2021 devrait constituer un tournant dans la perception que nous avons des Européens. Il n’y a rien de plus dangereux qu’un faible qui le sait. Face aux Russes, les Européens font de gros moulinets et s’inclinent. Face aux Chinois, ils se prosternent. Face aux Américains, ils sont, en dépit de leurs propos virils, très dociles. Face aux Israéliens, ils ferment les yeux, bouchent leurs oreilles, et cousent leur bouche, osant parfois un discret froncement de sourcil. Mais quand il s’agit du Maroc, par exemple, ils redeviennent ce qu’ils furent, une puissance dominante, et agissent comme ils le firent, en puissance prédatrice. Et dangereuse.

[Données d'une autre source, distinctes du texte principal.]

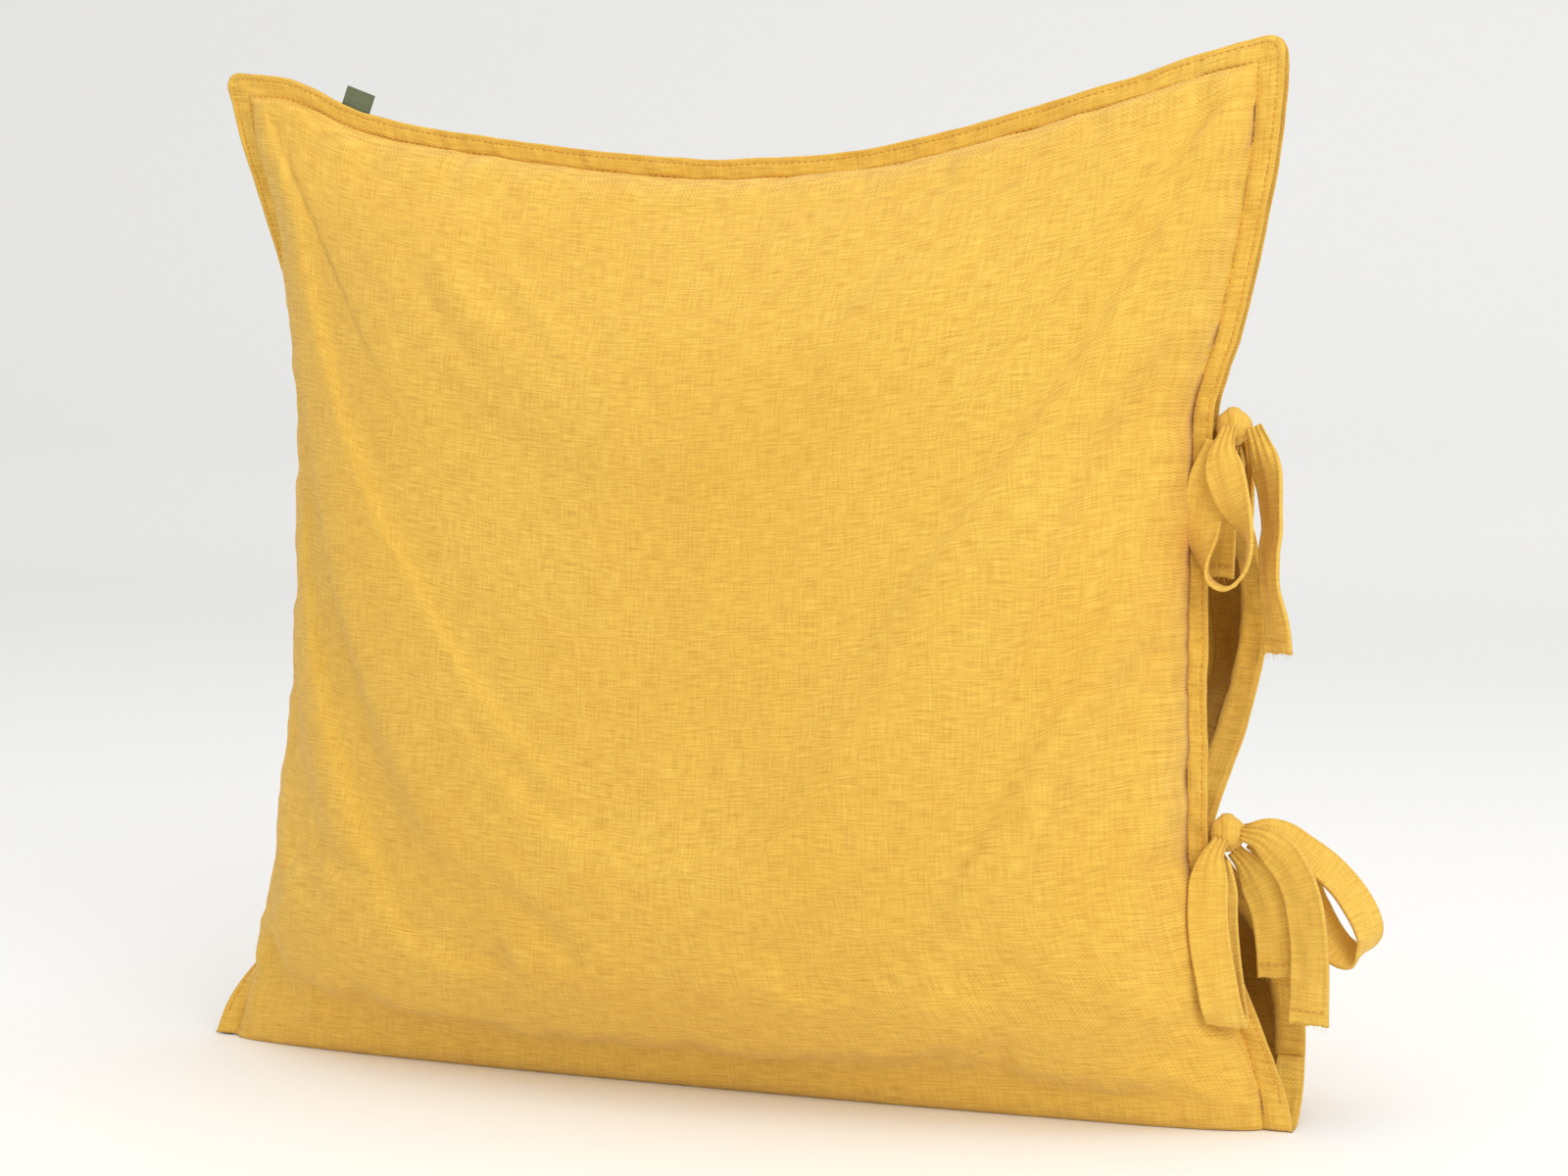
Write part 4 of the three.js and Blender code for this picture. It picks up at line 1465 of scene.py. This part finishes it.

En un mot, comme en cent, pour convenir à nos « partenaires », il ne faut jamais s’énerver, se révolter… il est important de rester docile, gentil, muni d’un solide esprit de sacrifice et d’une louable propension à l’abnégation, et encore plus important de s’accommoder de ce plafond de verre de la contestation !
Et pourtant, nous avons bien des atouts à faire valoir et prévaloir, pour ceux qui veulent y croire : légitimité historique et politique (n’en déplaise au Monde et au monde), position géographique stratégique, richesses naturelles, présence diplomatique… Autant d’atouts pour faire oublier ces images des jeunes nageant vers Sebta, désastreuses pour notre fierté nationale avant que de l’être pour l’opinion mondiale… Nous avons les moyens de retenir nos jeunes et nos moins jeunes et, si nous savons y faire, nous avons des arguments pour faire revenir tant des nôtres à l’étranger.
Le seul problème que nous avons, en fait et dans les faits, ce ne sont pas les Européens, mais nous-mêmes, notre front interne, fait d’inégalités à corriger, de trop de prisonniers à élargir, ou juger, de trop de rentes à réviser, de trop d’insuffisances économiques structurelles à redresser.
Ce devra être la tâche du Maroc des années 2020.